The next story comes from my husband's side of the family. We have been estranged from his family for ten years and this trip back home was bittersweet. It was the first time my husband saw his father in ten years. My husband's mother had passed away in October. Unfortunately, his family is still as crazy as ever, except it would seem that they have turned it up a notch. My husband's bother-in-law coined the phrase for them “The Dysfunction” as in “why would you go back and engage “The Dysfunction?” He is 100% correct. They seem psychologically unable to grasp the concept that we are grown-ups and have our own lives and responsibilities. And that unbidden meddling in their siblings' lives is a bad thing. They leapt to the conclusion that we were moving, or had moved back and were in desperate need of their help and guidance, neither of which is even remotely true (you've had heard of the old saying, “with friends (family) like that, who needs enemies”). My husband was happy to see his father and he and his dad had the opportunity to resolve and close the book on many things. That was good. But, we were delighted to put as many miles between us and them as humanly possible, as soon as possible. We wonder if it is far enough? Probably not. Anyway, that's last year, and I'm sure this year we may have to endure more interference and wild assumptions from his family. As my husband says, “God bless them, I feel sorry for them; but I can't have anything to do with them.”

On are trip back to where we call home, my husband and I observed many similarities with few distinctions between the families. The parts seem almost interchangeable at this point, there is almost a sibling for sibling parallel in behavior, with the exception that I have one more sibling. We have the crazies (literally), the controlling, the manipulators and the bare-faced liars; most of which seem angry all the time. That said, it was an interesting Christmas and funeral. So, in respect to our families my husband and I agree with Charles (played by Hugh Grant) in the movie Four Weddings and a Funeral, “Excuse me.
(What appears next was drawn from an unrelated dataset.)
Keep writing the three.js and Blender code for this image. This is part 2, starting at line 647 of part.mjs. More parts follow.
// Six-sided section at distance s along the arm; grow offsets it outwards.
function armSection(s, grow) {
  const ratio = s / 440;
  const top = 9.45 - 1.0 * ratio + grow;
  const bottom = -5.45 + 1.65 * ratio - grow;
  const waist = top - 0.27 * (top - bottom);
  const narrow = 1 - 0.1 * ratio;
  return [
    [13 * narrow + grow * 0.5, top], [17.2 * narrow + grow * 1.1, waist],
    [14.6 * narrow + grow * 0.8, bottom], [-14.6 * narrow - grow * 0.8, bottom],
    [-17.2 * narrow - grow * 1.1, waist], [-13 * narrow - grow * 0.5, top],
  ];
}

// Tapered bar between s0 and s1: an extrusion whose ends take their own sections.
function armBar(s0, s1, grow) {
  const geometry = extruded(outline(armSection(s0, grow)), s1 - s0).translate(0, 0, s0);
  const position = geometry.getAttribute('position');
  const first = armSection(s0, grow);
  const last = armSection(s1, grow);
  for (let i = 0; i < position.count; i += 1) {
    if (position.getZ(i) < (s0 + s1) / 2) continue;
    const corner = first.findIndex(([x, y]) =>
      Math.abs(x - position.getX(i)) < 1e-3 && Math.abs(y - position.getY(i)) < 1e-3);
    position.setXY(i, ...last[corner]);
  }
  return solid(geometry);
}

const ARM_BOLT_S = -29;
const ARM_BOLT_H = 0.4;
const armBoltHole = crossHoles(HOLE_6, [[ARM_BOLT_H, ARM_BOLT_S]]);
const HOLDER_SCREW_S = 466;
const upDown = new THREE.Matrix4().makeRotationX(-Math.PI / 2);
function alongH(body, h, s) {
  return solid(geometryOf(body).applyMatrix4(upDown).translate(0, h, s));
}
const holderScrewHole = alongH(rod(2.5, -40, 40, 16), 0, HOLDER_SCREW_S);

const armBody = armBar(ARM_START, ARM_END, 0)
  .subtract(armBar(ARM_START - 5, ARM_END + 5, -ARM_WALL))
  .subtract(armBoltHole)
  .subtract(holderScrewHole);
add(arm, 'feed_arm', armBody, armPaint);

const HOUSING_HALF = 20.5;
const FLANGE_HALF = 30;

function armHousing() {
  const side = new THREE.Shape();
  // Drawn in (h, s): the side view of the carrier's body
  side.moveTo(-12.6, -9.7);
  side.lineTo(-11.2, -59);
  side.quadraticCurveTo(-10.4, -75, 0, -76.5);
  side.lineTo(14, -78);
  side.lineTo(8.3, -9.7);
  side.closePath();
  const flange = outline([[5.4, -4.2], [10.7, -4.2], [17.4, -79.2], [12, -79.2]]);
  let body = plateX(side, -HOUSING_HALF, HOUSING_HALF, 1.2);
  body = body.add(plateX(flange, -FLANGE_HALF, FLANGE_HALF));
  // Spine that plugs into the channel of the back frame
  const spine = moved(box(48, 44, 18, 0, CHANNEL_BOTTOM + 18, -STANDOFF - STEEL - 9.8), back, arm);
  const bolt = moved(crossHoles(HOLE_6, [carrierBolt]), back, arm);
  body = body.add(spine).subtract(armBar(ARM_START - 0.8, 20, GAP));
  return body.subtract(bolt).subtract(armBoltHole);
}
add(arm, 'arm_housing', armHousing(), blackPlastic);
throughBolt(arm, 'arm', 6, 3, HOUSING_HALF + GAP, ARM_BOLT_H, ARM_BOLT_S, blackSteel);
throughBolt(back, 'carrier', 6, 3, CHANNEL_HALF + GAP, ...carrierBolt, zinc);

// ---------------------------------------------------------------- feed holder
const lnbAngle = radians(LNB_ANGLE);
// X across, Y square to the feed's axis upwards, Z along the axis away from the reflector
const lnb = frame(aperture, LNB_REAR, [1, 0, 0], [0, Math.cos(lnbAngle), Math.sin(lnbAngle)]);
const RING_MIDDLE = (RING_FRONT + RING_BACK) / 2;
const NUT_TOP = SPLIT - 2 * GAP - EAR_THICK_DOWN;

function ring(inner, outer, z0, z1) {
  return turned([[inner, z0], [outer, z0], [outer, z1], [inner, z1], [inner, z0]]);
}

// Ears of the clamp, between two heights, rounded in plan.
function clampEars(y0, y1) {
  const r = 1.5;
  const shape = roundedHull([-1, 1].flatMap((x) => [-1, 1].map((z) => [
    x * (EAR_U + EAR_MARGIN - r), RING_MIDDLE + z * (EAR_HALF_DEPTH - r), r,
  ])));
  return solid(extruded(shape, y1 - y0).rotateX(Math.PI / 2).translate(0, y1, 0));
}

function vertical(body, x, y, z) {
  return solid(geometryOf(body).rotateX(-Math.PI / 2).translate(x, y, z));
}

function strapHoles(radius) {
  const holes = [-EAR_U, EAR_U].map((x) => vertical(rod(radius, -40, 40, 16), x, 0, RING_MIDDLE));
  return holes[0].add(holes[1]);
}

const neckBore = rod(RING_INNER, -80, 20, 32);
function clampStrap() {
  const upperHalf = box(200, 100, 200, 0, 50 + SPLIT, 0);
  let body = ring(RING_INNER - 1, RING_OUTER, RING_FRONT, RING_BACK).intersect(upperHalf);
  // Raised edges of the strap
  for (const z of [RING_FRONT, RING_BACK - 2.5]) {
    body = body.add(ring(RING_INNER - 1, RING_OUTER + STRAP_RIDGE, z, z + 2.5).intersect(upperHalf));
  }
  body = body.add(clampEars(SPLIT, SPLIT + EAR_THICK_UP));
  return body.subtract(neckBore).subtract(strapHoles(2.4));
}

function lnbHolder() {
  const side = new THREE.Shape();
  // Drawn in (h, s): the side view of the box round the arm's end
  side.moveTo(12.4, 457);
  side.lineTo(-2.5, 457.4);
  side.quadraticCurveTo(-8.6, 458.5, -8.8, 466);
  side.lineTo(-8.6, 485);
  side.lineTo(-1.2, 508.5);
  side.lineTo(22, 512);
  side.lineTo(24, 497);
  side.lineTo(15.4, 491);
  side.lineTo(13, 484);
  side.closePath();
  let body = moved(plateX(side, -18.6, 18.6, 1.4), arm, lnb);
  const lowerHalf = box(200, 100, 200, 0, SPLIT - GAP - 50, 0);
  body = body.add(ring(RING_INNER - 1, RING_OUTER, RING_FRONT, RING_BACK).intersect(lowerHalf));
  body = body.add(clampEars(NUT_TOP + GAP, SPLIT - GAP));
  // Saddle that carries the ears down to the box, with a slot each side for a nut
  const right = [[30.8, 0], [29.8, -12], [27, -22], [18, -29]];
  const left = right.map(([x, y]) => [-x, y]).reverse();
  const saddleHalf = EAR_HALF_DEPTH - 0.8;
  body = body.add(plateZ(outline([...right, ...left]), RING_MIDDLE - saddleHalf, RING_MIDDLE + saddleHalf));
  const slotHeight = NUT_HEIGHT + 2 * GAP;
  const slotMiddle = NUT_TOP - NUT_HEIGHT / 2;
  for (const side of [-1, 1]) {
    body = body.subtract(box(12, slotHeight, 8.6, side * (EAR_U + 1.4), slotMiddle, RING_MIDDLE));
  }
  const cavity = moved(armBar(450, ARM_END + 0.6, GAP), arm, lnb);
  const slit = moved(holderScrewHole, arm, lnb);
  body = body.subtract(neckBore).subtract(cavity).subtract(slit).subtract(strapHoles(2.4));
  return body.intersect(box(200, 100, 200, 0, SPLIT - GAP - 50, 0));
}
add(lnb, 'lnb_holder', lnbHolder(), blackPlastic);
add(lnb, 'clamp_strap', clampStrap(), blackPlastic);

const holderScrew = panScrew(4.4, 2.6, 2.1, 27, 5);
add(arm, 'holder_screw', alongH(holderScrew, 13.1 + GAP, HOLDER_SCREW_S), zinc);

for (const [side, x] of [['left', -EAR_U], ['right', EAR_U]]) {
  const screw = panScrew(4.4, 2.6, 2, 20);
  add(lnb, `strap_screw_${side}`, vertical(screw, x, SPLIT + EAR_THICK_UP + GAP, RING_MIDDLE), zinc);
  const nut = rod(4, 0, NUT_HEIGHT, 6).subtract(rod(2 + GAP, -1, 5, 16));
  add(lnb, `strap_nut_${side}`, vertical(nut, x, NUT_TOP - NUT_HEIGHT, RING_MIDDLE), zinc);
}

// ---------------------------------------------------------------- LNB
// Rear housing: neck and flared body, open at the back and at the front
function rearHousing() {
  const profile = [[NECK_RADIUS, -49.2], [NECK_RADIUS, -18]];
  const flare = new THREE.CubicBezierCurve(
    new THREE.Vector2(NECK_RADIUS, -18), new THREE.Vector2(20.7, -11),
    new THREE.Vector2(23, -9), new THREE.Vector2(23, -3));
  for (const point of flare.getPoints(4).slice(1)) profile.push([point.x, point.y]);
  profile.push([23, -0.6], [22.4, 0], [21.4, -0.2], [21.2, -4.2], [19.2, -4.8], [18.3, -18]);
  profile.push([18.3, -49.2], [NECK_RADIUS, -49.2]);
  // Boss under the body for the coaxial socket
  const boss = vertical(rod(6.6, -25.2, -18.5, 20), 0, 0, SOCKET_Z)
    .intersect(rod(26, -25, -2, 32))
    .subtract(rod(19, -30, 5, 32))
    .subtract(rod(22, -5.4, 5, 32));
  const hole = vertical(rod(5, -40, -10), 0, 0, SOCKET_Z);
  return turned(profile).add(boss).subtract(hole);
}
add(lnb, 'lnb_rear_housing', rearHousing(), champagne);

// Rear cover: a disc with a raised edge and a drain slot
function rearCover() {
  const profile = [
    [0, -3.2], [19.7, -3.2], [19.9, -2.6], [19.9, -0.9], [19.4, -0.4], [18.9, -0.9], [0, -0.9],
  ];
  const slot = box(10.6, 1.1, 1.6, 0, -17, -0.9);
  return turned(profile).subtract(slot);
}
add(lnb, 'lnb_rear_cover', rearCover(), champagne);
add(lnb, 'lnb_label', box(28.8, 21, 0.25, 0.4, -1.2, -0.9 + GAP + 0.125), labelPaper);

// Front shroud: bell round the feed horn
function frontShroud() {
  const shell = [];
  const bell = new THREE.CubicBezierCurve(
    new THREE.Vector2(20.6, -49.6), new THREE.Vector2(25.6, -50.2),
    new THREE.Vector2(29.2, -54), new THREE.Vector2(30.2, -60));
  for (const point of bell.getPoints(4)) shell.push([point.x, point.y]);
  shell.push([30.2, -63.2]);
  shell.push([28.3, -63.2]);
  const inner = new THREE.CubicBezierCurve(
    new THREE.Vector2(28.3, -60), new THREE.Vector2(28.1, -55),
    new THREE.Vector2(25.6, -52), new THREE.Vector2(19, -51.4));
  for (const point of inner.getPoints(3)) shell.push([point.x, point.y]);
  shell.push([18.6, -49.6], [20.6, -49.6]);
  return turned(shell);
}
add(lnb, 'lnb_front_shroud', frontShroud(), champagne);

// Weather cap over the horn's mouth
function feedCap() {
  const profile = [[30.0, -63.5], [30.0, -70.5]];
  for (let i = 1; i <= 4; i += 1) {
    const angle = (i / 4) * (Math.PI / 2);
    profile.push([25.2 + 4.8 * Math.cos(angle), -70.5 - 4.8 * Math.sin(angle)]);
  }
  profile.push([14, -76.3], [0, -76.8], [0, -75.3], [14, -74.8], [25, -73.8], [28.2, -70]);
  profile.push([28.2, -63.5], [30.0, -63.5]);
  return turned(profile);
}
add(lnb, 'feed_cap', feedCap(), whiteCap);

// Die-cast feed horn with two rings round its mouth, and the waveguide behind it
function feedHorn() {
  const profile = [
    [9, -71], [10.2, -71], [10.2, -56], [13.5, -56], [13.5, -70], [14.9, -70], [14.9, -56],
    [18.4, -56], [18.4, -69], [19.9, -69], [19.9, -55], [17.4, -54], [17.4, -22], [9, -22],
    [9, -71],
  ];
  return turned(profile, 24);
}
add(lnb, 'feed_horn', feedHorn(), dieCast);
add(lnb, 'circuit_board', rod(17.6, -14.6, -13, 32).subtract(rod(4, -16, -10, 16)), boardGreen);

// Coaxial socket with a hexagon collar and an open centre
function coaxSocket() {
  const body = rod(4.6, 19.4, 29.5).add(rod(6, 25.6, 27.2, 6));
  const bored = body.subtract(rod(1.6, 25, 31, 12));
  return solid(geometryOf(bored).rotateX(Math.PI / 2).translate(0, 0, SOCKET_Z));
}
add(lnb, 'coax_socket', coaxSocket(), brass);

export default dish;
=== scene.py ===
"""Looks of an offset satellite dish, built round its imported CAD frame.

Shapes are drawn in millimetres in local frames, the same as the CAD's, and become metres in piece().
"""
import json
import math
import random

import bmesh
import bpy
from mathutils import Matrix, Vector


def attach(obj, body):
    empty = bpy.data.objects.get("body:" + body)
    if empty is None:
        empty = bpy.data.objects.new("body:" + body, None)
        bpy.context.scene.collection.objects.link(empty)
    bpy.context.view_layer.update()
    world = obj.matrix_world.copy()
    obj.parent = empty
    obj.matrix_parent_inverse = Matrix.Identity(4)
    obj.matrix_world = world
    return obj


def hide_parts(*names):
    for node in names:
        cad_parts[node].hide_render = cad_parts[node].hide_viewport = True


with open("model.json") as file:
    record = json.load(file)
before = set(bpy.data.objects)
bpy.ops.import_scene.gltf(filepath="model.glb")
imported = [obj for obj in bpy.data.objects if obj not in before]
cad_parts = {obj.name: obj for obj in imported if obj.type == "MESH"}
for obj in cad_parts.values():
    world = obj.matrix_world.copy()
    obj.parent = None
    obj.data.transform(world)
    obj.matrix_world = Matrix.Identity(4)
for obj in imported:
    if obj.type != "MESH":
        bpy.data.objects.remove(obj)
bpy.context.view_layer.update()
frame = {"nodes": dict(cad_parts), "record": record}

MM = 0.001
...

I think I had better be where other people are not.”

By contrast and too our great relief, our cousins, aunts, uncles, etc. (from my husband's side of the family) “from the other side of the street” or “town” provided a welcome breeze of sanity and some very good food. We are thankful for that. They have put aside the petty rivalries, disagreements and other family nonsense to move forward with their lives. They have chosen well. The choice is as my husband said to be bitter, or to be better. To quote my cousin-in-law, "your life would make a great Lifetime movie, you should write it." Maybe, we'll see. 

Let us all hope for and resolve toward “better” in the new year.

What will you choose this year, "bitter" or "better?"